A: The so-called game comonads have been recently studied in the context of finite model theory. The main references are the following:

*

*Samson Abramsky, Anuj Dawar, and Pengming Wang. "The pebbling comonad in finite model theory." 2017 32nd Annual ACM/IEEE Symposium on Logic in Computer Science (LICS). IEEE, 2017. (see also arXiv:1704.05124)

*Samson Abramsky and Nihil Shah. "Relating Structure and Power: Comonadic semantics for computational resources." International Workshop on Coalgebraic Methods in Computer Science. Springer, Cham, 2018. (see also arXiv:1806.09031)

Game comonads are an active area of research. In nutshell, some of the well-known model comparison can be turned into a comonad. This is done by representing the states of the game semantically. For example, the  Ehrenfeucht-Fraïssé comonad $\mathbb E_k$ is a comonad on the category of relational structures. The universe of $\mathbb E_k(A)$ consists of non-empty words of length ${\leq}k$, where the alphabet is taken to be the universe of $A$. A word $[a_1,a_2,\dots,a_n]$ represents spoiler's moves in $A$ in the one-way Ehrenfeucht-Fraïssé game.
A: Maybe this is too obvious, but every adjunction gives a comonad. If $(G,F)$ is a pair of adjoint functors, then $F \circ G$ defines a comonad, just as $G \circ F$ defines a monad
A: Here are the examples of comonads that I personally find most helpful. First from topology:


*

*The universal covering is an idempotent comonad on (suitably nice) pointed topological spaces. The functor takes a pointed space $(X,x_0)$ and gives the space of homotopy classes of paths starting at $x_0$. The counit forgets the path and just keeps the endpoint, the comultiplication is an isomorphism. Co-Kleisli morphisms are continuous functions that "depend on the path", such as the complex logarithm. Coalgebras are simply connected spaces. (This comonad appeared in the comments to another answer.)

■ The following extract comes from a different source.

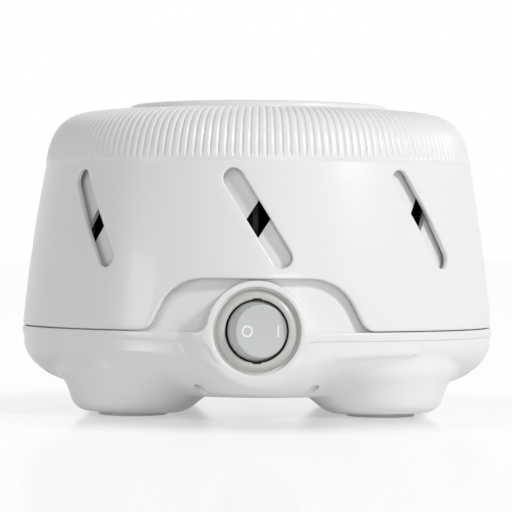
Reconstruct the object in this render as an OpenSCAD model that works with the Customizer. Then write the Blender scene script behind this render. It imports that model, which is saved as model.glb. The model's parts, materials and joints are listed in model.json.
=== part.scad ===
// Fan sound machine. A shaded-pole motor turns a fan inside a slotted drum, a slotted hood
// turns over the drum to tune the sound of the air, and a cap on top opens or shuts the inlet.
// Millimetres, +Z up, origin on the table below the centre. The switch faces -Y.

/* [Base] */
// Radius of the flange round the top of the base
rim_r = 73; // [71:0.5:76]
// Height of the base's top face above the table
deck_z = 25.6; // [25:0.2:27]
// Height of the rim flange
rim_h = 2.6; // [2:0.2:3.2]
// Step from the rim flange in to the bowl
rim_step = 0.45; // [0.3:0.05:0.8]
// Straight side of the bowl below the rim flange
bowl_side_h = 1.6; // [1:0.2:2.4]
// Width over which the bowl curves in to its floor
bowl_turn = 25; // [21:1:27]
// Height of the underside of the floor above the table
floor_z = 6.8; // [6.4:0.2:7.4]
// Wall thickness of the base
base_wall = 2.2; // [1.8:0.1:2.5]
// Width of the flat deck that carries the drum
deck_w = 11; // [9.5:0.5:12]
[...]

*Similar to the example above, the rooted tree comonad on the category of pointed directed multigraphs can be seen as a "discrete universal covering". The functor takes a pointed graph $(X,x_0)$ and gives the graph whose vertices are paths on the graph starting at $x_0$, and which have a unique edge between them if and only if they differ by an edge in $X$. Again this comonad is idempotent, and its unit forgets the path and only keeps the endpoint. Co-Kleisli morphisms are path-dependent incidence-preserving maps. Coalgebras are rooted trees.

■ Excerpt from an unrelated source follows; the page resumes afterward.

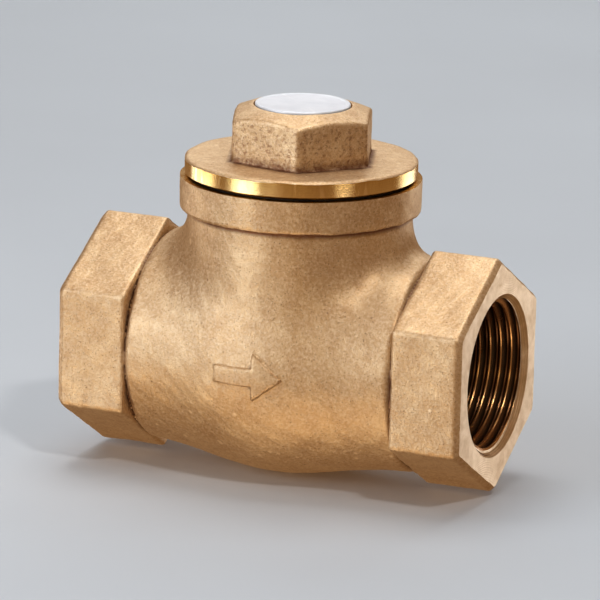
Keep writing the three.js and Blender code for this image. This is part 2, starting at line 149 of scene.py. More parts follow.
PIN_LUG_R = 4.2
PIN_LUG_INNER_Y = 9.8
PLUG_HEAD_BOTTOM = 27.1
PLUG_HEAD_TOP = 31.3
PLUG_HEX_FLATS = 11.0
PLUG_WASHER_R = 7.2
PLUG_WASHER_SPAN = (25.8, 26.8)
PLUG_THREAD_ROOT = 3.9
PLUG_THREAD_DEPTH = 0.65
PLUG_THREAD_PITCH = 1.25
PLUG_THREAD_SPAN = (19.9, 28.0)
PIN_HOLE_START = -19.9

HANGER_BACK = -3.4
HANGER_FRONT = 0.6
HANGER_BARREL_R = 3.3
HANGER_BARREL_HALF = 9.4
HANGER_EYE_R = 5.2
HANGER_ARM_HALF = 3.5
ARM_TOP = 17.0
ARM_HEAD_X = -6.0
ARM_HEAD_Z = 14.0
ARM_HEAD_R = 7.6
ARM_HEAD_START = 15.3
HOLDER_R = 14.4
HOLDER_BACK = -3.8
HOLDER_RIM = -8.2
HOLDER_FLOOR = -6.4
# The two studs: the radius, the thread's radius at its root, its depth and pitch, and its ends.
STUD_R = 2.45
STUD_THREAD = (1.95, 0.48, 0.8)
STUD_SPAN = (-4.2, 8.2)
FRONT_STUD_R = 2.0
FRONT_STUD_THREAD = (1.58, 0.42, 0.7)
FRONT_STUD_SPAN = (-14.2, -6.2)
FRONT_STUD_NECK = -9.6
BACK_RING_R = (5.4, 5.6, 8.8, 9.0)
BACK_RING_DEPTH = 0.25
HUB_R = 2.2
HUB_TOP = 1.0
SEAT_DISC_R = 13.5
SEAT_DISC_FACE = -9.0
SEAT_DISC_BACK = -6.7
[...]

The following two are used in theoretical computer science.


*

*The reader comonad on the category of sets. Fix a set $A$ of "extra data". The functor maps a set $X$ to the set $X\times A$, "adding the extra data". The comultiplication copies the extra data, and the counit forgets it. Co-Kleisli morphisms are functions that have access to these extra data. Coalgebras are sets equipped with a "default choice" of the data, a function $X\to A$. 

*The stream comonad on sets. Fix a monoid $N$, that we can think of "time". The functor maps a set $X$ to the set of maps $N\to X$, or "sequences" or "trajectories" or "histories". The counit forgets the history and just keeps the present state, the comultiplication looks at the history of the history (which is the history except the latest states...and so on). Co-Kleisli morphisms are maps that may depend on the history, and coalgebras are dynamical systems.


These four examples are taken from my notes (arXiv:1912.10642), sections 5.3 and 5.4 - see there for all the details. I don't claim that I have invented any one of these myself.
(In the future I'd like to add these examples, and maybe some more, to the nLab. If anyone wants to help, I'd appreciate that.)
A: Given a topology on a set $X$, let $2^X$ be the poset of subsets of $X$ ordered by inclusion. Then the interior operator for the topology is a comonad on $2^X$. In fact the topologies on $X$ correspond precisely to the finite-limit-preserving comonads on $2^X$. The coalgebras of the comonad are precisely the open sets.
Given a topological space $X$, define a bundle on $X$ to be a topological space $Y$ and a continuous map $f:Y\to X$. The category of bundles is the overcategory $\mathbf{Top}/X$. Say that a bundle is étalé if the map $f$ is a local homeomorphism. Then the étalé bundles form a coreflective subcategory of $\mathbf{Top}/X$, meaning that there is an étalification comonad on $\mathbf{Top}/X$. The coalgebras of the comonad are precisely the étalé bundles, which correspond to sheaves on $X$.
The first example is a special case of the second, in the sense that if we view a subset of $X$ with its inclusion map as a bundle then its étalification is precisely its interior. Note also that in the first example the coalgebras form a locale, and in the second they form a topos.